Written task: Read the material below and count the lines holding the string "each". Give that count with nothing added.

[Dataset items]
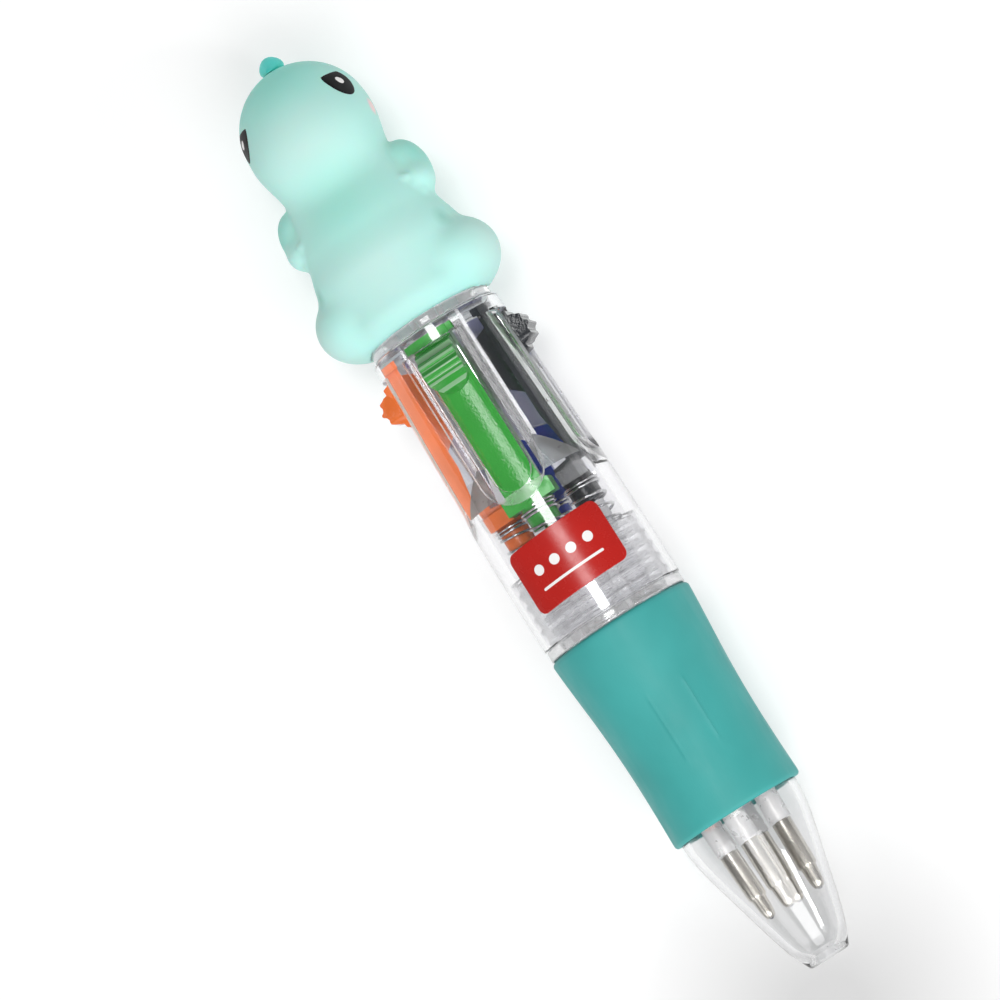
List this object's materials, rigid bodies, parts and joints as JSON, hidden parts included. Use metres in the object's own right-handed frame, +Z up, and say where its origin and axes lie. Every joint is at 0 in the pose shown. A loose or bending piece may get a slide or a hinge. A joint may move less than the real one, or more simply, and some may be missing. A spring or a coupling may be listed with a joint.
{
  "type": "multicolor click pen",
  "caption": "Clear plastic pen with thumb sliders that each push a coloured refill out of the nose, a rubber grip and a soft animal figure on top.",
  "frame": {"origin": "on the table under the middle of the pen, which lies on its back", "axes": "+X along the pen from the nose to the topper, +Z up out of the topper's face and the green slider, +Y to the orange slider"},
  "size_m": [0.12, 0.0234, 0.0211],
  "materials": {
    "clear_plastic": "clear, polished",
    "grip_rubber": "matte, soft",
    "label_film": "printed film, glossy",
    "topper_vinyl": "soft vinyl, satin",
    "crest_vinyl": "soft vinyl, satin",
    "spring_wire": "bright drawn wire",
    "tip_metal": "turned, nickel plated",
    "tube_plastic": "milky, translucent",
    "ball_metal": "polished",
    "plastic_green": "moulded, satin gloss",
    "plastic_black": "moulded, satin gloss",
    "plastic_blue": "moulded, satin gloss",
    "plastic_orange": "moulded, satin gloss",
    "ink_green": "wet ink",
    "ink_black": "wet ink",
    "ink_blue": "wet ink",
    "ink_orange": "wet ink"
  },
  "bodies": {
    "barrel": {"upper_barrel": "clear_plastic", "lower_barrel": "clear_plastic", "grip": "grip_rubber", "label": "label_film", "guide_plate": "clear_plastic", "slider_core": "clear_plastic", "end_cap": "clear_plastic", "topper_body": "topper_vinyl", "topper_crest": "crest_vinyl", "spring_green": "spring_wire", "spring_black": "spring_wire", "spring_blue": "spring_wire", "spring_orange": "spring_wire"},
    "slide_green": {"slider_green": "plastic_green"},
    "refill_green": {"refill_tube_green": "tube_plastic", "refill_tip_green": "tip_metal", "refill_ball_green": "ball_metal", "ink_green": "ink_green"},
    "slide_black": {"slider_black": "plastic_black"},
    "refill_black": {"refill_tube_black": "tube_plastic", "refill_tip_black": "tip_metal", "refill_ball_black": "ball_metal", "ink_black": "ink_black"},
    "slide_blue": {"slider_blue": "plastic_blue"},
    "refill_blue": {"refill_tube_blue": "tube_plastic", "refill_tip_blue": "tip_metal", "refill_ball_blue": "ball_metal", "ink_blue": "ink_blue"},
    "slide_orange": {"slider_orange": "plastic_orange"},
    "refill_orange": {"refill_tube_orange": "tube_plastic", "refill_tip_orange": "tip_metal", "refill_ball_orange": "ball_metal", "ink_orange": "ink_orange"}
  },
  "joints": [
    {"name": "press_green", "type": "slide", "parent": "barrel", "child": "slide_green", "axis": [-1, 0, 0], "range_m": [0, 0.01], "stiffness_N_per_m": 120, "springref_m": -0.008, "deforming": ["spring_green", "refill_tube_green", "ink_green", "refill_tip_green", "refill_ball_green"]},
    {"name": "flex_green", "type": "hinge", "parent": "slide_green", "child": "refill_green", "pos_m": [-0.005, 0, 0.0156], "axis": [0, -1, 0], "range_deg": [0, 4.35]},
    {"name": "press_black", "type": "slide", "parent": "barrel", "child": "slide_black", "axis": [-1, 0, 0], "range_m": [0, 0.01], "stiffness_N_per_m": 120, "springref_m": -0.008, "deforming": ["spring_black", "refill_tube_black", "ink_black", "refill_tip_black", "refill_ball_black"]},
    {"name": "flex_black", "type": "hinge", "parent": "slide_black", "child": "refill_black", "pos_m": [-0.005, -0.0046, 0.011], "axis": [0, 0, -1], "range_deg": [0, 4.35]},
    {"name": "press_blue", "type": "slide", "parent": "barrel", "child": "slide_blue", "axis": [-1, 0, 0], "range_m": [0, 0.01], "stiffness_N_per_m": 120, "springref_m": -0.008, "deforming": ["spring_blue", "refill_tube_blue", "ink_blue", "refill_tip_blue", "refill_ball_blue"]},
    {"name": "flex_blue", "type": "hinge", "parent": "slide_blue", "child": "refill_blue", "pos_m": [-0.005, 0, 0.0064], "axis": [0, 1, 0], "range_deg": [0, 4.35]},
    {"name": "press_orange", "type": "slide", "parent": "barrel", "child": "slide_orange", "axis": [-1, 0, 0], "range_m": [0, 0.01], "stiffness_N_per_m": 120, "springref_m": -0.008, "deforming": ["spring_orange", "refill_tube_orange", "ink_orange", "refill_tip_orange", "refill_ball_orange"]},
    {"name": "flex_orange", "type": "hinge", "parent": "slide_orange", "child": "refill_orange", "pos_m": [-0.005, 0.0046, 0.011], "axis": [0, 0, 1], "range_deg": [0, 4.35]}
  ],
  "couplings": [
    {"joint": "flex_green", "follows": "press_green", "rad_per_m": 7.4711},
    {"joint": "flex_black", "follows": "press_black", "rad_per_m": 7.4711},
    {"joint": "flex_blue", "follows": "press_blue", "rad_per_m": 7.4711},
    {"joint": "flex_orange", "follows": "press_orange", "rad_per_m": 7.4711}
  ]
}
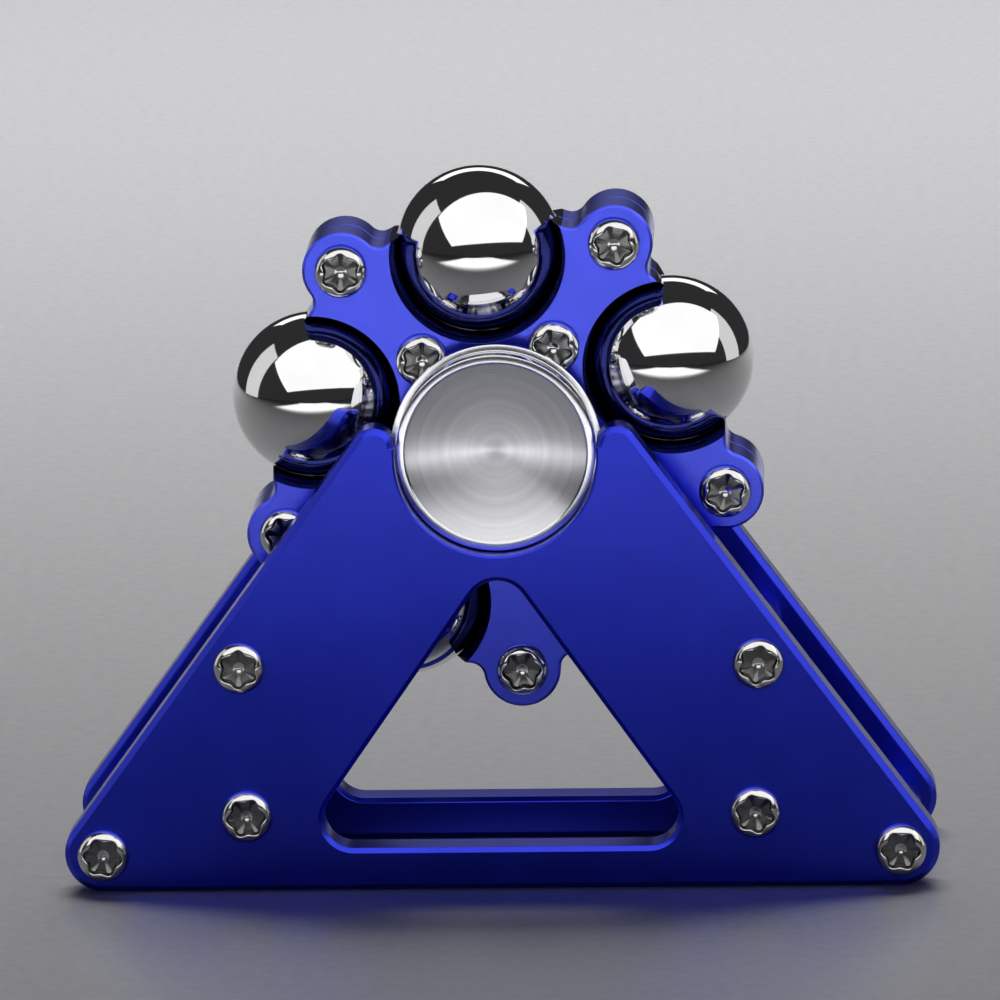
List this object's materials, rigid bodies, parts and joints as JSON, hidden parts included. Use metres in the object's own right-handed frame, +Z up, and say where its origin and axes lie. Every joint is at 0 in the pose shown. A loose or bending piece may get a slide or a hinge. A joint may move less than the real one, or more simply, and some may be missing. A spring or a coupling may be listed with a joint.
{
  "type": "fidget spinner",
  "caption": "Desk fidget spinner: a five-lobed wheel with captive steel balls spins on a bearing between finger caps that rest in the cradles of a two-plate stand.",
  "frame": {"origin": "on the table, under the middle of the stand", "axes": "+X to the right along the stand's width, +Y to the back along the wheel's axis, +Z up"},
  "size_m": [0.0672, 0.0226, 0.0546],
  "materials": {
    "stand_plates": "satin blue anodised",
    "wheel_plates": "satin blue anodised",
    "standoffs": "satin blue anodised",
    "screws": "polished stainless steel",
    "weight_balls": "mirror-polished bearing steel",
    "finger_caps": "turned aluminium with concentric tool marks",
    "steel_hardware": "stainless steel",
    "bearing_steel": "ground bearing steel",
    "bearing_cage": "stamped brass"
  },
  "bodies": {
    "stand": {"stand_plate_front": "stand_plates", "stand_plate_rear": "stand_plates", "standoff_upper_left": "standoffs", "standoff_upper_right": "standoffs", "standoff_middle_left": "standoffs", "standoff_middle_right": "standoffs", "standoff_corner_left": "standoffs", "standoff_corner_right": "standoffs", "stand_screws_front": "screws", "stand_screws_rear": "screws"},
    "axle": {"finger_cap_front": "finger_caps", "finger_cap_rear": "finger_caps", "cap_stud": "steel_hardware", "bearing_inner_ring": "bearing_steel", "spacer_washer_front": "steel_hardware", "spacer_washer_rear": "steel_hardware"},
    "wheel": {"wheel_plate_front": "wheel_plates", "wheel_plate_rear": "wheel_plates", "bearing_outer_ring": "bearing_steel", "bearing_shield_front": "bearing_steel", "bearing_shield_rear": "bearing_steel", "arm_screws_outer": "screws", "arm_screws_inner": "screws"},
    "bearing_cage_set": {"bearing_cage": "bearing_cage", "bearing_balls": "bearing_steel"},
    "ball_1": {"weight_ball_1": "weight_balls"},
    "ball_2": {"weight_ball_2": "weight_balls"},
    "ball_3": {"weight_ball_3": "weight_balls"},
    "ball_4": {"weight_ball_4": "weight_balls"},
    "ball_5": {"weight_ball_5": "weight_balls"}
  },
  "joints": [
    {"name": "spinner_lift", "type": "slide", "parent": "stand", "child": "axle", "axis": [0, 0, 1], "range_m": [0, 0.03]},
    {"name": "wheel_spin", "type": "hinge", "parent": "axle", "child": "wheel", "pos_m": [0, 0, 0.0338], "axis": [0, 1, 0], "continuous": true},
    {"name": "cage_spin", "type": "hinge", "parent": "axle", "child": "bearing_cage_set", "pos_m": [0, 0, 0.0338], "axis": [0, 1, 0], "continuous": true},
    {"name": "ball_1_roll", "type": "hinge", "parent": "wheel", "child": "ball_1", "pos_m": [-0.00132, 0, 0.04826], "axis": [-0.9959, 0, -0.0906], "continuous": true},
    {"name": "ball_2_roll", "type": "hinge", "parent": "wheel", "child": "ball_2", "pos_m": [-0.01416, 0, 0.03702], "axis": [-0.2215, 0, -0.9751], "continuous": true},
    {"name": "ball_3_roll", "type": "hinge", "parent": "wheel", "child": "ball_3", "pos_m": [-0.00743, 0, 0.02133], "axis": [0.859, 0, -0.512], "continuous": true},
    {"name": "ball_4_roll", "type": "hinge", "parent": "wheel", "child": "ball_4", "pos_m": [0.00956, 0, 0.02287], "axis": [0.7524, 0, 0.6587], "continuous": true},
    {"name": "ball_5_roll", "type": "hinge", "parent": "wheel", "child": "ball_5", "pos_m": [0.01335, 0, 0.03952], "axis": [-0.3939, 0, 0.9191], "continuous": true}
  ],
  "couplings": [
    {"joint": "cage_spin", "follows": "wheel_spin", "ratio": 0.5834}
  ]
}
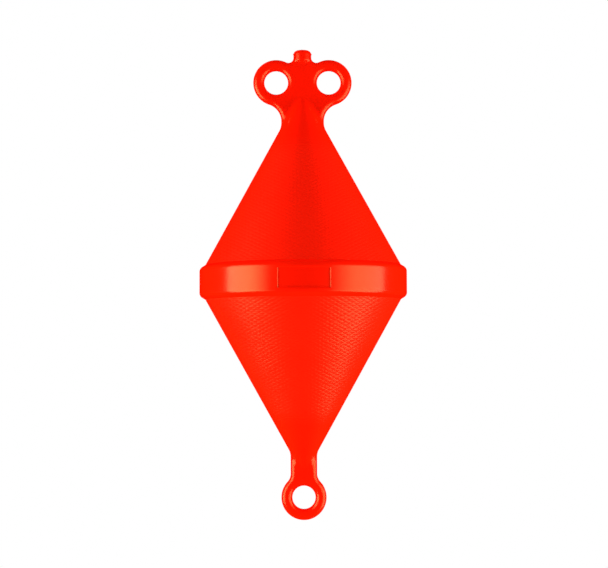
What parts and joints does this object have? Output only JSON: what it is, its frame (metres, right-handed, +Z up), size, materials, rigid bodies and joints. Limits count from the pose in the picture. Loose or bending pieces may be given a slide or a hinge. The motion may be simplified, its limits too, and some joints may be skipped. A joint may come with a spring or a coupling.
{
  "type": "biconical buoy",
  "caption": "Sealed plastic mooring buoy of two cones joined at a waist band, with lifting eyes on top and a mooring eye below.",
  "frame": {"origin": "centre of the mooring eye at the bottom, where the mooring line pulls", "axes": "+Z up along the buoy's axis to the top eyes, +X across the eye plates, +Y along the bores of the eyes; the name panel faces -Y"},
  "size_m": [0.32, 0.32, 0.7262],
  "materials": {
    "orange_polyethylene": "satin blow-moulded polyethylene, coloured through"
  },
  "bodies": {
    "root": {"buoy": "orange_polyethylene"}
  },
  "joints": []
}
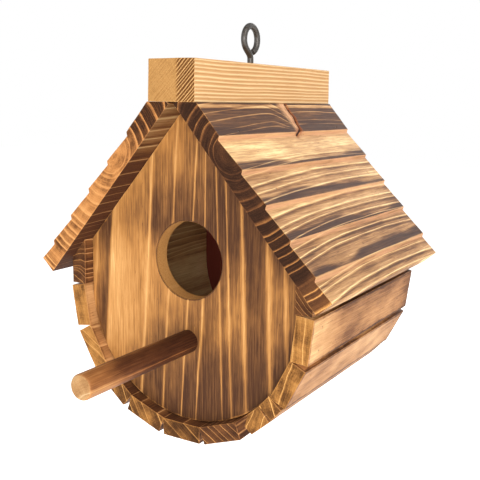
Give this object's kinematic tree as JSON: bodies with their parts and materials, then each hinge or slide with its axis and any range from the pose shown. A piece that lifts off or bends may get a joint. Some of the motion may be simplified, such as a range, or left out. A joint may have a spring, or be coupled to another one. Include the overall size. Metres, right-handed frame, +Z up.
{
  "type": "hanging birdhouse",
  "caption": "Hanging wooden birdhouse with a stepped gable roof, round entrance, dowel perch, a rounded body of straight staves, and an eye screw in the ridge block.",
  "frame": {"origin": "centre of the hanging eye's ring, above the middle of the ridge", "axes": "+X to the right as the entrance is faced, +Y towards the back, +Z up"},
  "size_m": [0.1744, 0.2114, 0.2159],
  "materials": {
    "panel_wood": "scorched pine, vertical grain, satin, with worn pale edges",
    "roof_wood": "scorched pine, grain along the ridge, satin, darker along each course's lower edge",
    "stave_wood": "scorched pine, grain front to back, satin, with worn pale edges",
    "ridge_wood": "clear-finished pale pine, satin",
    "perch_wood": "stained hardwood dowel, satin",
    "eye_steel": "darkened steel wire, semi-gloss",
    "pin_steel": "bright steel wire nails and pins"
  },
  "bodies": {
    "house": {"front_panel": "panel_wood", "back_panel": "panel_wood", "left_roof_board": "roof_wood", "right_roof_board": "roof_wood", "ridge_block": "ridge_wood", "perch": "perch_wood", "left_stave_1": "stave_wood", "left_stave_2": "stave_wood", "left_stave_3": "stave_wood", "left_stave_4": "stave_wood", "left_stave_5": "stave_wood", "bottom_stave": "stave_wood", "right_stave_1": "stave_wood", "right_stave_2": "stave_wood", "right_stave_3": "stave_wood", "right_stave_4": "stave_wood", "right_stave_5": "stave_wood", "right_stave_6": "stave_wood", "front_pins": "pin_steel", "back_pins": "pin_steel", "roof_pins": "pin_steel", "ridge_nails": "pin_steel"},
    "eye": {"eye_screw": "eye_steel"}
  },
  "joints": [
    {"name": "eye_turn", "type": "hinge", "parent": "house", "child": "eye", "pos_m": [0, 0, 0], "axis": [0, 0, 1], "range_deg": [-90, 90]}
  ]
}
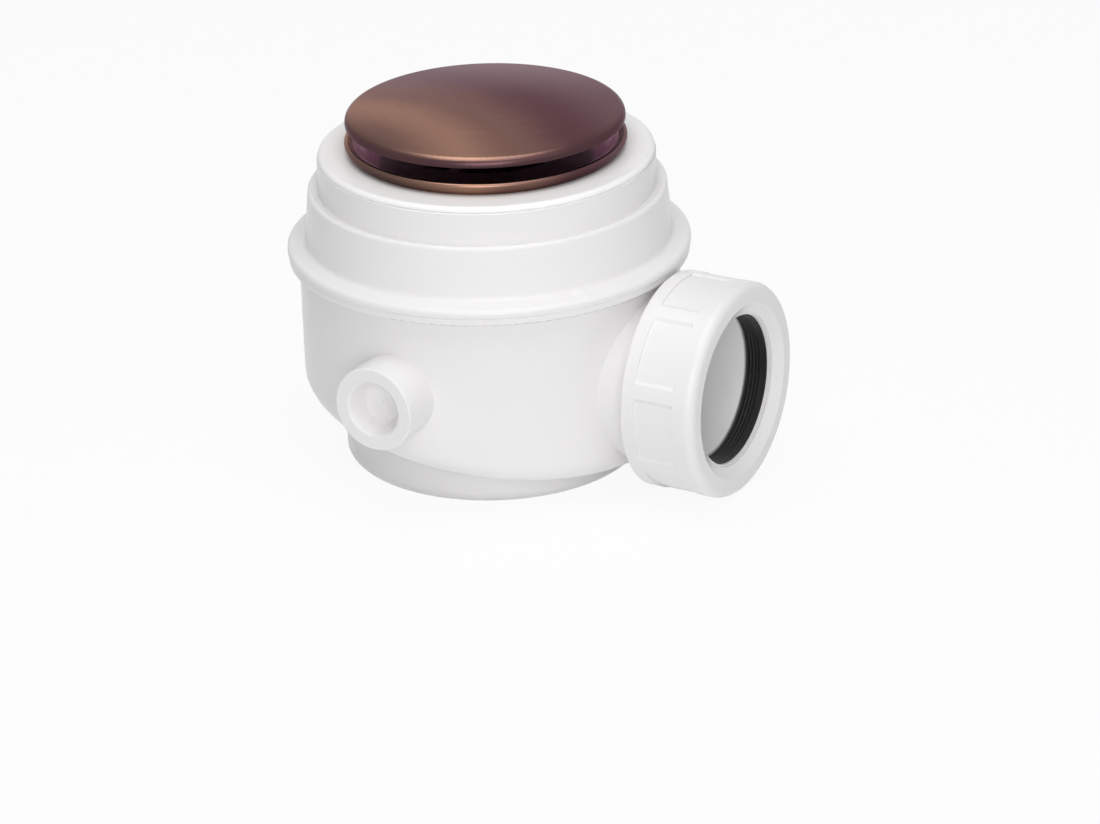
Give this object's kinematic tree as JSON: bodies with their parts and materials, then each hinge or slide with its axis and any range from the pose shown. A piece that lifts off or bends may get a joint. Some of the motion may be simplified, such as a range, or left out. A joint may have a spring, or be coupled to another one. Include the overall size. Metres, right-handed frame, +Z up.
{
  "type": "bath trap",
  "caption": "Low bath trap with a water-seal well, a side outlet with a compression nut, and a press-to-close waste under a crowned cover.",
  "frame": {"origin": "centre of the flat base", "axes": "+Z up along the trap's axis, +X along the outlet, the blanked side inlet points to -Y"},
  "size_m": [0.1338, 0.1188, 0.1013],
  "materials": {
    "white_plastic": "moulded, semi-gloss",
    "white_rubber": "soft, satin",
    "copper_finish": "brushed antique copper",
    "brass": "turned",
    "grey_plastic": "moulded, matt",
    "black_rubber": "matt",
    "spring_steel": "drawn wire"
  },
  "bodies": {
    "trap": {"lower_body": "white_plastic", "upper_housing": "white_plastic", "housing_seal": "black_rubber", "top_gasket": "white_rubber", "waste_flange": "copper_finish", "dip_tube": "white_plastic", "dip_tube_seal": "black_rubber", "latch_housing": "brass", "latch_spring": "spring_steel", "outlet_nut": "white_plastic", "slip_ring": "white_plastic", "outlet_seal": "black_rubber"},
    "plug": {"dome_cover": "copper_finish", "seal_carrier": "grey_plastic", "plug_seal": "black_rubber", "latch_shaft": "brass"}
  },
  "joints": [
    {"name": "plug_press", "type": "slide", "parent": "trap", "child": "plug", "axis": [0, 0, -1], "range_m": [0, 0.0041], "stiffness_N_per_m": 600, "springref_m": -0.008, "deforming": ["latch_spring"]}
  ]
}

Answer in full: 4